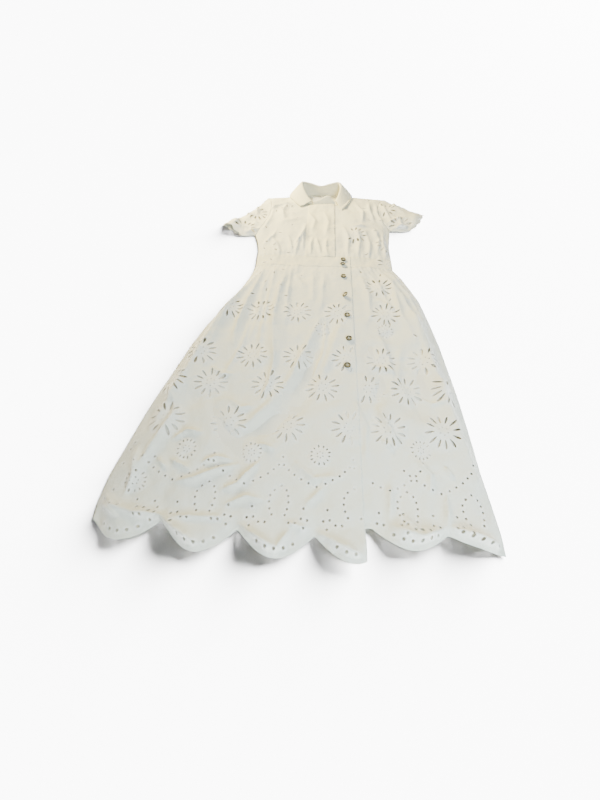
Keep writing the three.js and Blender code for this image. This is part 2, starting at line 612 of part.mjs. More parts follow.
function collarStand() {
  const seam = SECTIONS.map((s) => ({ u: s.seamU, v: s.seamV, z: seamLevel(s.seamV) }));
  const fold = SECTIONS.map((s) => ({ u: s.foldU, v: s.foldV, z: s.foldZ }));
  const between = (t) => seam.map((p, i) => ({
    u: mix(p.u, fold[i].u, t), v: mix(p.v, fold[i].v, t), z: mix(p.z, fold[i].z, t),
  }));
  return standingWall([seam, between(0.5), fold], CLOTH);
}

function collarFall() {
  const over = (s, t, lift) => {
    const [u, v] = [mix(s.foldU, s.edgeU, t), mix(s.foldV, s.edgeV, t)];
    const rest = v > frontTop(u) - 4 ? clothLevel(u, v) + FALL_REST : 0;
    const hang = mix(s.foldZ + FALL_LIFT, s.edgeZ, Math.pow(t, 1.15));
    return { u, v, z: Math.max(rest, hang) + lift };
  };
  const rows = (lift) => [1, 0.65, 0.3, 0].map((t) => SECTIONS.map((s) => over(s, t, lift)));
  return wall(rows(0), rows(1.6 * CLOTH));
}

function standFront() {
  const seam = (p) => frontTop(p.u) - 2 * SEAM;
  const base = STAND_FRONT.map((p) => ({ u: p.u, v: seam(p), z: seamLevel(seam(p)) }));
  const top = STAND_FRONT.map((p) => ({ u: p.u, v: seam(p) - p.lean, z: p.z }));
  const thick = (row) => row.map((p) => ({ ...p, v: p.v - CLOTH }));
  return wall([thick(base), thick(top)].reverse(), [base, top].reverse());
}

// ---------------------------------------------------------------- buttons

/** Highest point of a panel under a disc. */
function seatOf(panel, u, v, radius) {
  panel.updateMatrixWorld(true);
  const down = new THREE.Vector3(0, 0, -1);
  const places = [[0, 0], ...spread(0, 2 * Math.PI, 12).map((a) => [Math.cos(a), Math.sin(a)])];
  const heights = places.flatMap(([du, dv]) => {
    const start = new THREE.Vector3(u + du * radius, -v + dv * radius, 200);
    return new THREE.Raycaster(start, down).intersectObject(panel).map((hit) => hit.point.z);
  });
  return Math.max(...heights);
}

function buttonGeometry() {
  const { radius, foot, edge, height, rim, sides } = BUTTON;
  const dish = height - rim;
  const profile = [
    [0, 0], [foot, 0], [radius, edge], [radius - rim * 0.4, height],
    [radius - rim, height], [radius - 2 * rim, dish], [0, dish],
  ].map(([x, y]) => new THREE.Vector2(x, y));
  return new THREE.LatheGeometry(profile, sides).rotateX(Math.PI / 2);
}

function button(number, place, panel) {
  const tip = THREE.MathUtils.degToRad(place.tip);
  const body = mesh(`button_${number}`, buttonGeometry(), COLOURS.button, 0.45);
  const seat = seatOf(panel, place.u, place.v, BUTTON.radius);
  const drop = Math.max(
    BUTTON.foot * Math.sin(tip),
    BUTTON.radius * Math.sin(tip) - BUTTON.edge * Math.cos(tip),
  );
  body.rotation.y = tip;
  body.position.set(place.u, -place.v, seat + SEAM + drop);
  return body;
}

// ---------------------------------------------------------------- assembly

const garment = [
  mesh('back_bodice', flatPiece(backBodice(), BACK_CLOTH), COLOURS.cloth),
  mesh('back_skirt', flatPiece(backSkirt(), BACK_CLOTH), COLOURS.cloth),
  mesh('sleeve_right_back', flatPiece(outlineOf(sleeveLeft), BACK_CLOTH), COLOURS.cloth),
  mesh('sleeve_left_back', flatPiece(outlineOf(sleeveRight), BACK_CLOTH), COLOURS.cloth),
  mesh('front_bodice_right', pierced(bodiceOver, bodiceOverShown), COLOURS.cloth),
  mesh('front_bodice_left', pierced(bodiceUnder, bodiceUnderShown), COLOURS.cloth),
  mesh('front_strip', layer(strip, TRIM_CLOTH), COLOURS.plain),
  mesh('waistband_right', layer(bandOver, CLOTH), COLOURS.plain),
  mesh('waistband_left', layer(bandUnder, CLOTH), COLOURS.plain),
  mesh('front_skirt_right', pierced(skirtOver, skirtOver), COLOURS.cloth),
  mesh('front_skirt_left', pierced(skirtUnder, skirtUnderShown), COLOURS.cloth),
  mesh('sleeve_right_front', pierced(sleeveLeft, sleeveLeft), COLOURS.cloth),
  mesh('sleeve_left_front', pierced(sleeveRight, sleeveRight), COLOURS.cloth),
  mesh('collar_stand', collarStand(), COLOURS.plain),
  mesh('collar_stand_front', standFront(), COLOURS.plain),
  mesh('collar_fall', collarFall(), COLOURS.plain),
  mesh('label', flatPiece([
    [LABEL.u0, LABEL.v0], [LABEL.u1, LABEL.v0], [LABEL.u1, LABEL.v1], [LABEL.u0, LABEL.v1],
  ], TRIM_CLOTH, BED), COLOURS.label),
];
const byName = (name) => garment.find((piece) => piece.name === name);

BUTTONS.forEach((place, i) => {
  const panel = byName(place.v < SKIRT_TOP ? 'waistband_right' : 'front_skirt_right');
  garment.push(button(i + 1, place, panel));
});

const dress = new THREE.Group();
dress.add(...garment);
const box = new THREE.Box3().setFromObject(dress, true);
const middle = box.getCenter(new THREE.Vector3());
dress.position.set(-middle.x, -middle.y, -box.min.z);
dress.updateMatrixWorld(true);

export default dress;
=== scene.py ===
"""Shirt dress in white cotton eyelet cloth, laid flat on its back, built round its CAD part.

While it is drawn, u runs across the dress to the wearer's left, v runs down it from the high
point of the shoulder, and z stands up from the surface, all in millimetres.
"""

import json
import math
from collections import namedtuple

import bmesh
import bpy
import numpy as np
from bpy.props import FloatProperty, FloatVectorProperty, IntProperty, PointerProperty
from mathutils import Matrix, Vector, noise
from mathutils.geometry import delaunay_2d_cdt
from mathutils.kdtree import KDTree

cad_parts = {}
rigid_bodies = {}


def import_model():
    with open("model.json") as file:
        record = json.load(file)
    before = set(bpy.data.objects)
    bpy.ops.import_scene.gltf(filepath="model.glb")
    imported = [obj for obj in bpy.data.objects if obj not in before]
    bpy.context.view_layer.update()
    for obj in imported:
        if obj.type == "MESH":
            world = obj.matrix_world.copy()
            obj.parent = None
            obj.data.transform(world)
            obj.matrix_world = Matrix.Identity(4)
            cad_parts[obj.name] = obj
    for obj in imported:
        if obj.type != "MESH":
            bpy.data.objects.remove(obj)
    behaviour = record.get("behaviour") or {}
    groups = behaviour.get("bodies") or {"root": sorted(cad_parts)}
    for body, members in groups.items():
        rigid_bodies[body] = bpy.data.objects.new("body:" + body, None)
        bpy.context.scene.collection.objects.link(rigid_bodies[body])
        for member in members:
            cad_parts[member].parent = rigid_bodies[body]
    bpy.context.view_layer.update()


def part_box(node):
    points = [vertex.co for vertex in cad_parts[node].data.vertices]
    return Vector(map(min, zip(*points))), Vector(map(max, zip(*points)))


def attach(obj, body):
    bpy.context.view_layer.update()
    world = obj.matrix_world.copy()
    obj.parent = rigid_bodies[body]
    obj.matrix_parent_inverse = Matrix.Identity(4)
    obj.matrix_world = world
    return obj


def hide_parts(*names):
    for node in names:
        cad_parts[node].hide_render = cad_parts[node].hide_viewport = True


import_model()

bl_info = {
    "name": "Eyelet Shirt Dress",
    "version": (1, 0, 0),
    "blender": (4, 5, 0),
    "location": "View3D > Sidebar > Dress",
    "description": "Cotton eyelet shirt dress laid flat, as thin cloth with cut and sewn eyelets",
    "category": "Add Mesh",
}

# ---------------------------------------------------------------- sizes of the cut

MM = 0.001
FAR = 1e9
BACK_CLOTH = 1.4                  # depth of the back panels in the CAD part
FRONT_CLOTH = 1.3                 # depth of its front panels
SEAM = 0.3                        # gap between its pieces
BED = BACK_CLOTH + SEAM           # where the front lies on the back
BAND_TOP = 388
BAND_FOOT = 430.7
SEWN_GAP = 0.06                   # gap between two panels that are sewn to each other
BODICE_FOOT = BAND_TOP - SEWN_GAP
SKIRT_TOP = BAND_FOOT + SEWN_GAP
WAIST_LEFT, WAIST_RIGHT = -207, 192
HEM_START = 1080
HEM_LEFT, HEM_RIGHT = -405, 302   # ends of the hem at the back
SIDE_FOOT = 1120                  # foot of its sides
BODICE_EDGE = 25                  # closing edge of the over side, in the bodice
BODICE_UNDERLAP = 4               # and the hidden edge of the under side
SKIRT_EDGE = 70                   # the same two in the waistband and the skirt
SKIRT_UNDERLAP = 42
STRIP_EDGE = -65                  # other edge of the centre strip
SHOULDER_ENDS = (-212, 203)
BODICE_GATHERED = (290, 387)      # from here to here the bodice needs more points
BODICE_PIERCED_FROM = 58          # the cloth nearer the closing edge is plain
BAND_PIERCED = (-128, 84)         # and so is the waistband between these
STRIP_CLOTH, BAND_CLOTH = 0.4, 1.1
STRIP_LIFT = 0.86                 # underside of the centre strip over that of the bodice
STITCH_LIFT = 0.05                # middle of a stitch over the cloth
HEM_STITCH_IN, FALL_STITCH_IN = 5.6, 5

# Shape of the front: it curves down to the back near a closed edge, and its creases fade.
EDGE_ROUND = 46
EDGE_FADE = 16
LEAST_GAP = 0.05                  # it stays this far over the back's place
OVERLAP, OVERLAP_EASE = 1.0, 30   # how far the over side lies above the under side
HEM_LIFT, HEM_LIFT_EASE = 2.5, 12  # further lift of the over side at the hem
HEM_FALL, HEM_FALL_FROM = 6.0, 34  # how far the hem droops, and over what distance
BOUND_WIDTH, BOUND_DEPTH = 6.4, 0.45  # turned and stitched edge of the hem
BOUND_ROWS = (2.2, 6.2, 8.4)      # rows of points that draw the bound edge

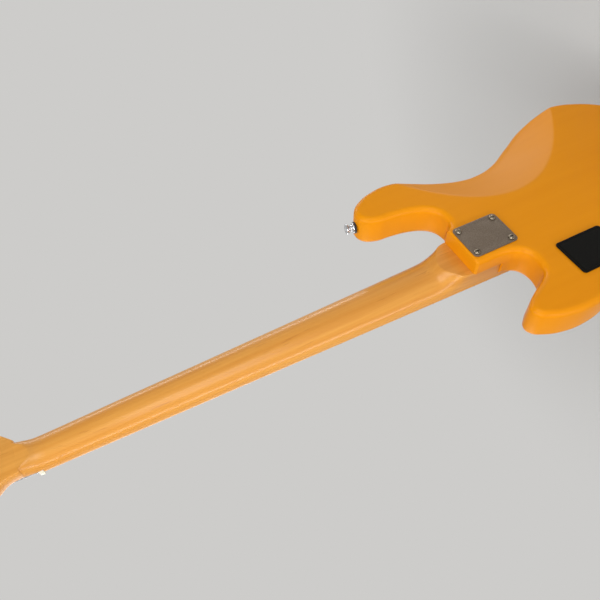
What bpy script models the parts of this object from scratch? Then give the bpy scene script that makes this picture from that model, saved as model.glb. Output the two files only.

---+---

# Work to do
From the listing above, output exactly the run of lines that starts with the line containing "BUTTONS.forEach((place, i) =>" and ends with the line containing "imported = [obj".

# The response
BUTTONS.forEach((place, i) => {
  const panel = byName(place.v < SKIRT_TOP ? 'waistband_right' : 'front_skirt_right');
  garment.push(button(i + 1, place, panel));
});

const dress = new THREE.Group();
dress.add(...garment);
const box = new THREE.Box3().setFromObject(dress, true);
const middle = box.getCenter(new THREE.Vector3());
dress.position.set(-middle.x, -middle.y, -box.min.z);
dress.updateMatrixWorld(true);

export default dress;
=== scene.py ===
"""Shirt dress in white cotton eyelet cloth, laid flat on its back, built round its CAD part.

While it is drawn, u runs across the dress to the wearer's left, v runs down it from the high
point of the shoulder, and z stands up from the surface, all in millimetres.
"""

import json
import math
from collections import namedtuple

import bmesh
import bpy
import numpy as np
from bpy.props import FloatProperty, FloatVectorProperty, IntProperty, PointerProperty
from mathutils import Matrix, Vector, noise
from mathutils.geometry import delaunay_2d_cdt
from mathutils.kdtree import KDTree

cad_parts = {}
rigid_bodies = {}


def import_model():
    with open("model.json") as file:
        record = json.load(file)
    before = set(bpy.data.objects)
    bpy.ops.import_scene.gltf(filepath="model.glb")
    imported = [obj for obj in bpy.data.objects if obj not in before]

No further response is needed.